(Object data in JSON)
• • •

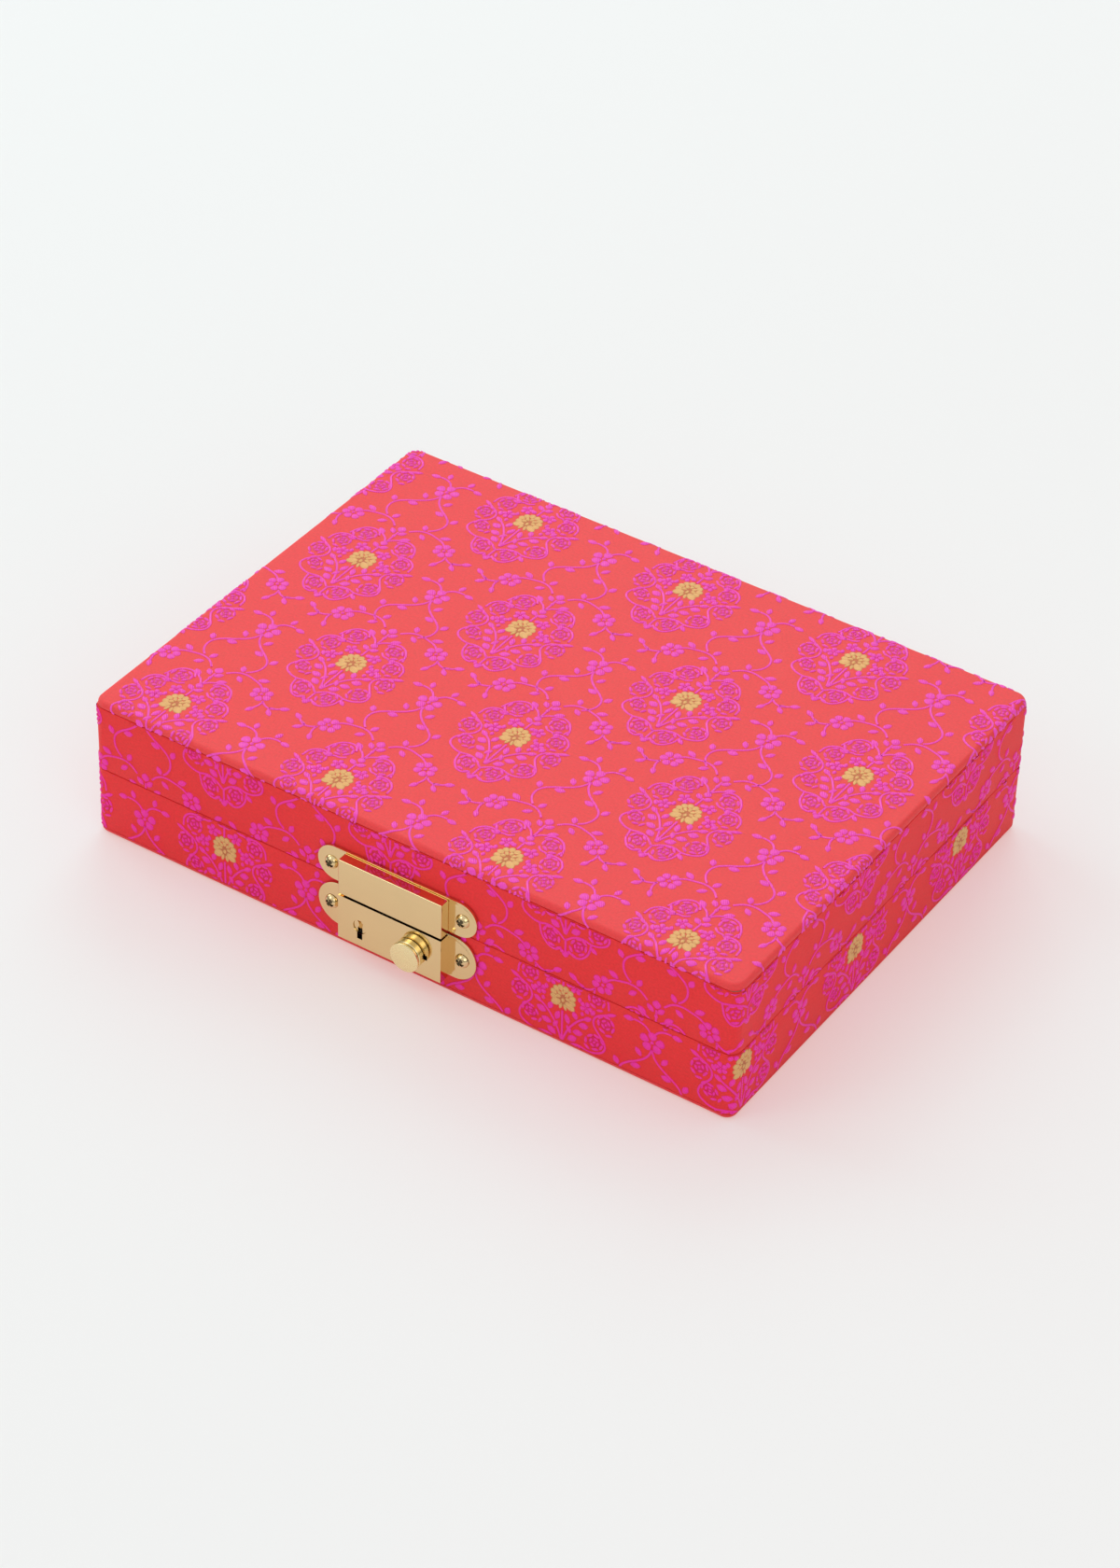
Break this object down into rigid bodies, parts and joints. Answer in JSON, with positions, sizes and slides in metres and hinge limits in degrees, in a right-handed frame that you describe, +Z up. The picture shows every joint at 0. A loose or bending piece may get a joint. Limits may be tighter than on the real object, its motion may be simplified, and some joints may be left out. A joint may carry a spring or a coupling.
{
  "type": "keepsake case",
  "caption": "Low oblong keepsake case covered in floral brocade, with a hinged lid, velvet lining and a brass lock with a sliding knob and key plug.",
  "frame": {"origin": "centre of the underside, on the table", "axes": "+X to the right seen from the front, along the front wall; +Y towards the hinged back; +Z up. The lock is on the -Y face"},
  "size_m": [0.26, 0.2046, 0.057],
  "materials": {
    "brocade": "coral red silk brocade",
    "velvet": "deep pink velvet",
    "board": "grey board",
    "brass": "polished",
    "steel": "plain sheet and wire"
  },
  "bodies": {
    "base": {"bottom_panel": "brocade", "bottom_board": "board", "base_front_wall": "board", "base_back_wall": "board", "base_left_wall": "board", "base_right_wall": "board", "base_band": "brocade", "base_front_liner": "velvet", "base_back_liner": "velvet", "base_left_liner": "velvet", "base_right_liner": "velvet", "base_pad": "velvet", "lock_plate": "brass", "lock_case": "brass", "lock_plate_screws": "brass", "bolt_spring": "steel", "left_base_leaf": "brass", "left_hinge_pin": "brass", "right_base_leaf": "brass", "right_hinge_pin": "brass", "base_leaf_screws": "brass"},
    "lid": {"top_panel": "brocade", "top_board": "board", "lid_front_wall": "board", "lid_back_wall": "board", "lid_left_wall": "board", "lid_right_wall": "board", "lid_band": "brocade", "lid_front_liner": "velvet", "lid_back_liner": "velvet", "lid_left_liner": "velvet", "lid_right_liner": "velvet", "lid_pad": "velvet", "hasp_plate": "brass", "hasp_case": "brass", "hasp_tongue": "steel", "tongue_rivets": "brass", "hasp_plate_screws": "brass", "left_lid_leaf": "brass", "right_lid_leaf": "brass", "lid_leaf_screws": "brass"},
    "bolt": {"slide_bolt": "steel", "slide_knob": "brass"},
    "plug": {"key_plug": "brass", "key_cam": "steel"}
  },
  "joints": [
    {"name": "lid_hinge", "type": "hinge", "parent": "base", "child": "lid", "pos_m": [0, 0.0971, 0.028], "axis": [-1, 0, 0], "range_deg": [0, 100]},
    {"name": "knob_slide", "type": "slide", "parent": "base", "child": "bolt", "axis": [1, 0, 0], "range_m": [0, 0.0055], "stiffness_N_per_m": 300, "springref_m": -0.004, "deforming": ["bolt_spring"]},
    {"name": "key_turn", "type": "hinge", "parent": "base", "child": "plug", "pos_m": [-0.0137, -0.098, 0.0162], "axis": [0, 1, 0], "range_deg": [0, 90]}
  ]
}
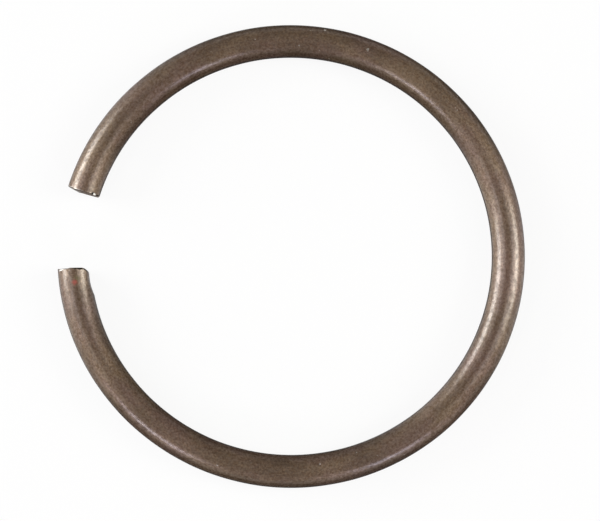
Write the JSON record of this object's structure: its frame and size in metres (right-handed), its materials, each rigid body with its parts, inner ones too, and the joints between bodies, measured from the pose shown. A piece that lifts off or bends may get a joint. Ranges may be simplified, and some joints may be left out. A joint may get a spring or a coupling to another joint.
{
  "type": "round wire retaining ring",
  "caption": "Open ring of round spring wire with sheared ends, sprung into a groove in a shaft to keep a part from sliding off.",
  "frame": {"origin": "centre of the ring, at the middle of the wire's thickness, where the shaft's axis passes", "axes": "+Z along the shaft's axis, square to the plane of the ring; -X from the centre to the middle of the gap between the ends; +Y to the end whose burr is on the inside"},
  "size_m": [0.0351, 0.0352, 0.0024],
  "materials": {
    "spring_wire": "oiled brown phosphate over drawn spring steel, satin, bare and bright where the wire was sheared"
  },
  "bodies": {
    "root": {"ring": "spring_wire"}
  },
  "joints": []
}
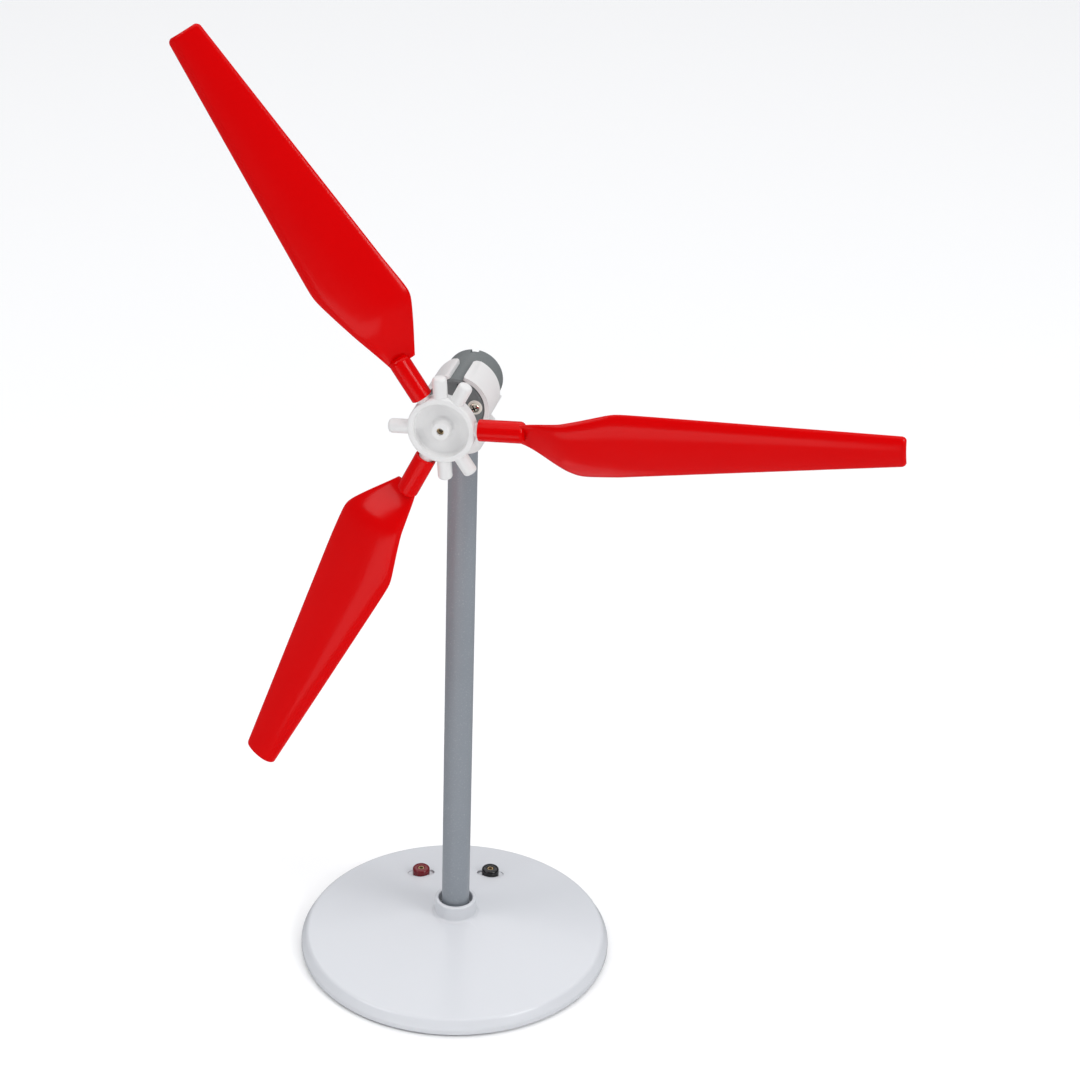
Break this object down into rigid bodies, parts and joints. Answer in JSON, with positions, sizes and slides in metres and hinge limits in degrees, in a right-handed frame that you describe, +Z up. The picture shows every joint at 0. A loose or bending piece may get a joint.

• • •

The records above should be repeated in full, exactly as given.

TASK OUTPUT –
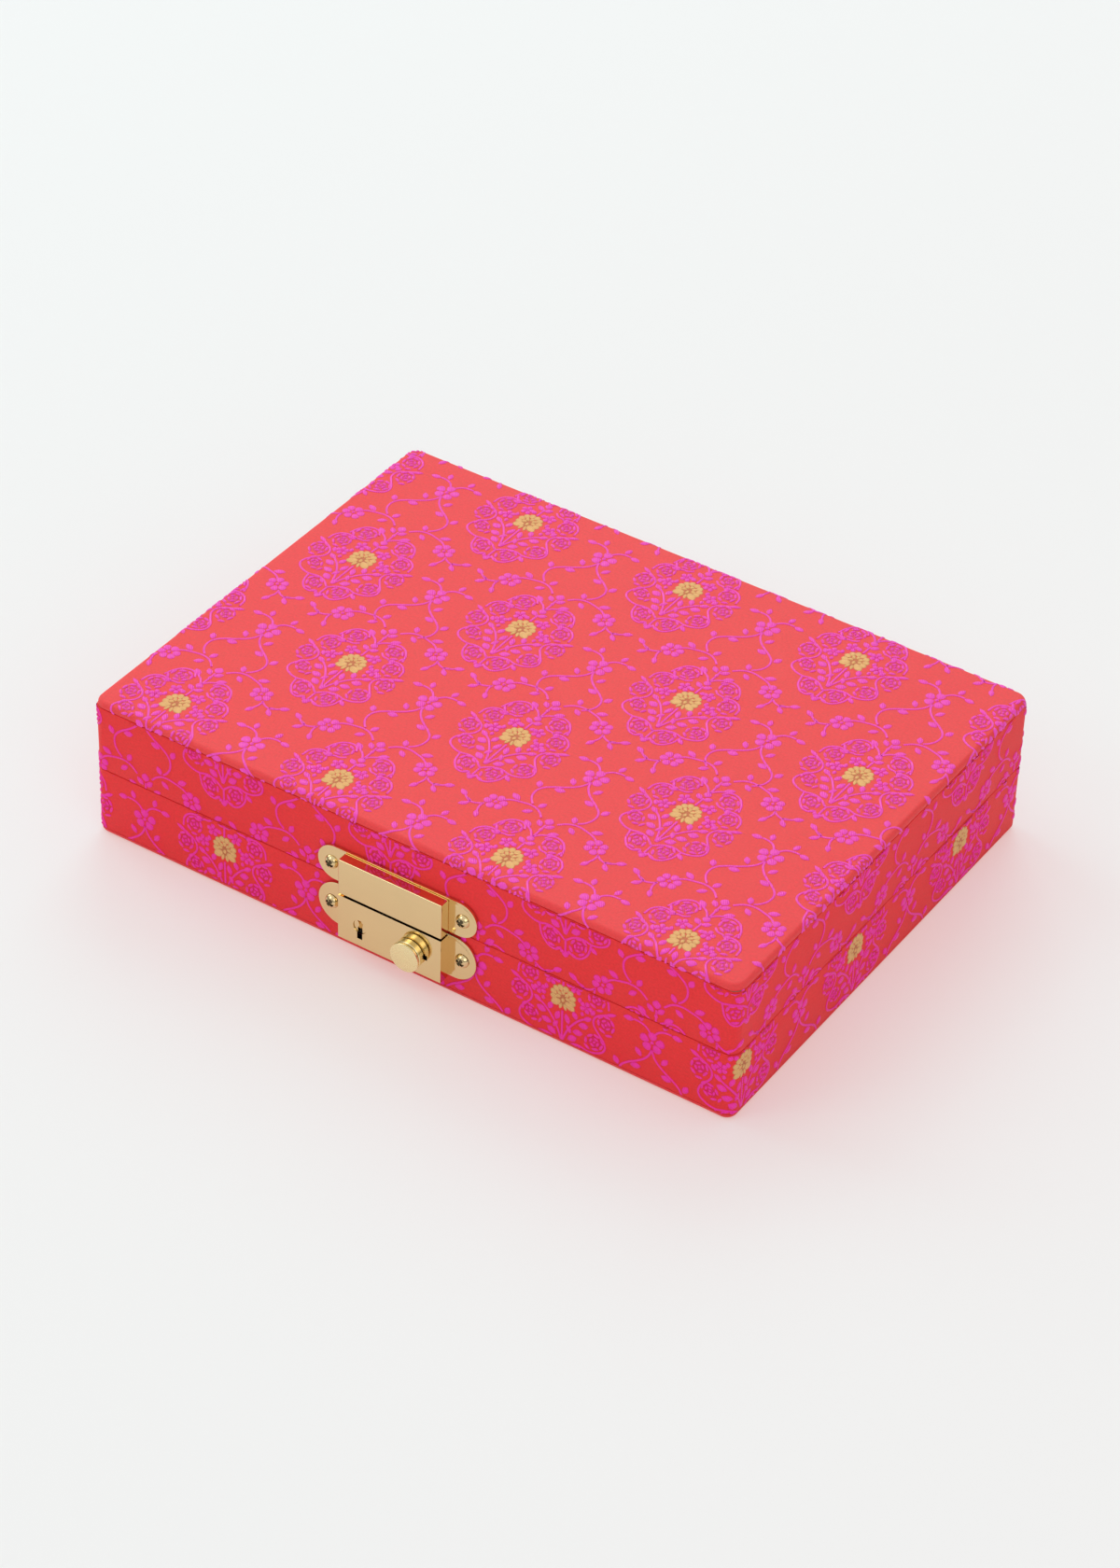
Break this object down into rigid bodies, parts and joints. Answer in JSON, with positions, sizes and slides in metres and hinge limits in degrees, in a right-handed frame that you describe, +Z up. The picture shows every joint at 0. A loose or bending piece may get a joint. Limits may be tighter than on the real object, its motion may be simplified, and some joints may be left out. A joint may carry a spring or a coupling.
{
  "type": "keepsake case",
  "caption": "Low oblong keepsake case covered in floral brocade, with a hinged lid, velvet lining and a brass lock with a sliding knob and key plug.",
  "frame": {"origin": "centre of the underside, on the table", "axes": "+X to the right seen from the front, along the front wall; +Y towards the hinged back; +Z up. The lock is on the -Y face"},
  "size_m": [0.26, 0.2046, 0.057],
  "materials": {
    "brocade": "coral red silk brocade",
    "velvet": "deep pink velvet",
    "board": "grey board",
    "brass": "polished",
    "steel": "plain sheet and wire"
  },
  "bodies": {
    "base": {"bottom_panel": "brocade", "bottom_board": "board", "base_front_wall": "board", "base_back_wall": "board", "base_left_wall": "board", "base_right_wall": "board", "base_band": "brocade", "base_front_liner": "velvet", "base_back_liner": "velvet", "base_left_liner": "velvet", "base_right_liner": "velvet", "base_pad": "velvet", "lock_plate": "brass", "lock_case": "brass", "lock_plate_screws": "brass", "bolt_spring": "steel", "left_base_leaf": "brass", "left_hinge_pin": "brass", "right_base_leaf": "brass", "right_hinge_pin": "brass", "base_leaf_screws": "brass"},
    "lid": {"top_panel": "brocade", "top_board": "board", "lid_front_wall": "board", "lid_back_wall": "board", "lid_left_wall": "board", "lid_right_wall": "board", "lid_band": "brocade", "lid_front_liner": "velvet", "lid_back_liner": "velvet", "lid_left_liner": "velvet", "lid_right_liner": "velvet", "lid_pad": "velvet", "hasp_plate": "brass", "hasp_case": "brass", "hasp_tongue": "steel", "tongue_rivets": "brass", "hasp_plate_screws": "brass", "left_lid_leaf": "brass", "right_lid_leaf": "brass", "lid_leaf_screws": "brass"},
    "bolt": {"slide_bolt": "steel", "slide_knob": "brass"},
    "plug": {"key_plug": "brass", "key_cam": "steel"}
  },
  "joints": [
    {"name": "lid_hinge", "type": "hinge", "parent": "base", "child": "lid", "pos_m": [0, 0.0971, 0.028], "axis": [-1, 0, 0], "range_deg": [0, 100]},
    {"name": "knob_slide", "type": "slide", "parent": "base", "child": "bolt", "axis": [1, 0, 0], "range_m": [0, 0.0055], "stiffness_N_per_m": 300, "springref_m": -0.004, "deforming": ["bolt_spring"]},
    {"name": "key_turn", "type": "hinge", "parent": "base", "child": "plug", "pos_m": [-0.0137, -0.098, 0.0162], "axis": [0, 1, 0], "range_deg": [0, 90]}
  ]
}
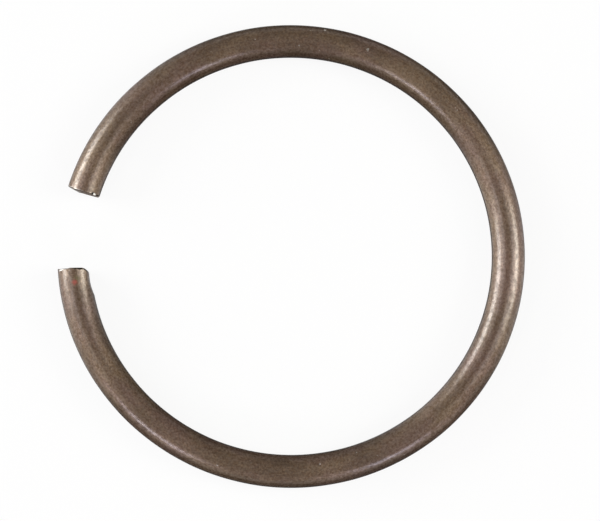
Write the JSON record of this object's structure: its frame and size in metres (right-handed), its materials, each rigid body with its parts, inner ones too, and the joints between bodies, measured from the pose shown. A piece that lifts off or bends may get a joint. Ranges may be simplified, and some joints may be left out. A joint may get a spring or a coupling to another joint.
{
  "type": "round wire retaining ring",
  "caption": "Open ring of round spring wire with sheared ends, sprung into a groove in a shaft to keep a part from sliding off.",
  "frame": {"origin": "centre of the ring, at the middle of the wire's thickness, where the shaft's axis passes", "axes": "+Z along the shaft's axis, square to the plane of the ring; -X from the centre to the middle of the gap between the ends; +Y to the end whose burr is on the inside"},
  "size_m": [0.0351, 0.0352, 0.0024],
  "materials": {
    "spring_wire": "oiled brown phosphate over drawn spring steel, satin, bare and bright where the wire was sheared"
  },
  "bodies": {
    "root": {"ring": "spring_wire"}
  },
  "joints": []
}
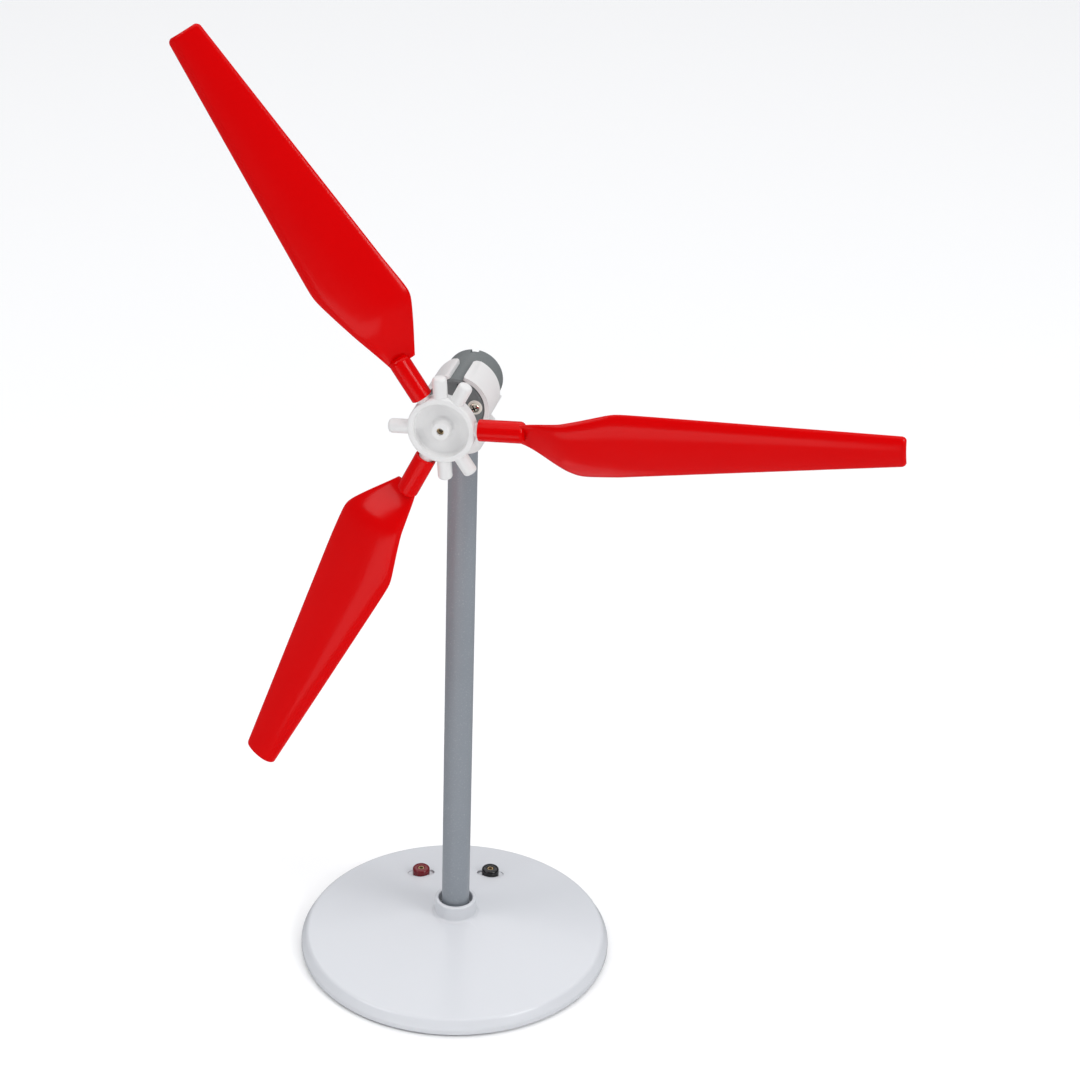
Break this object down into rigid bodies, parts and joints. Answer in JSON, with positions, sizes and slides in metres and hinge limits in degrees, in a right-handed frame that you describe, +Z up. The picture shows every joint at 0. A loose or bending piece may get a joint.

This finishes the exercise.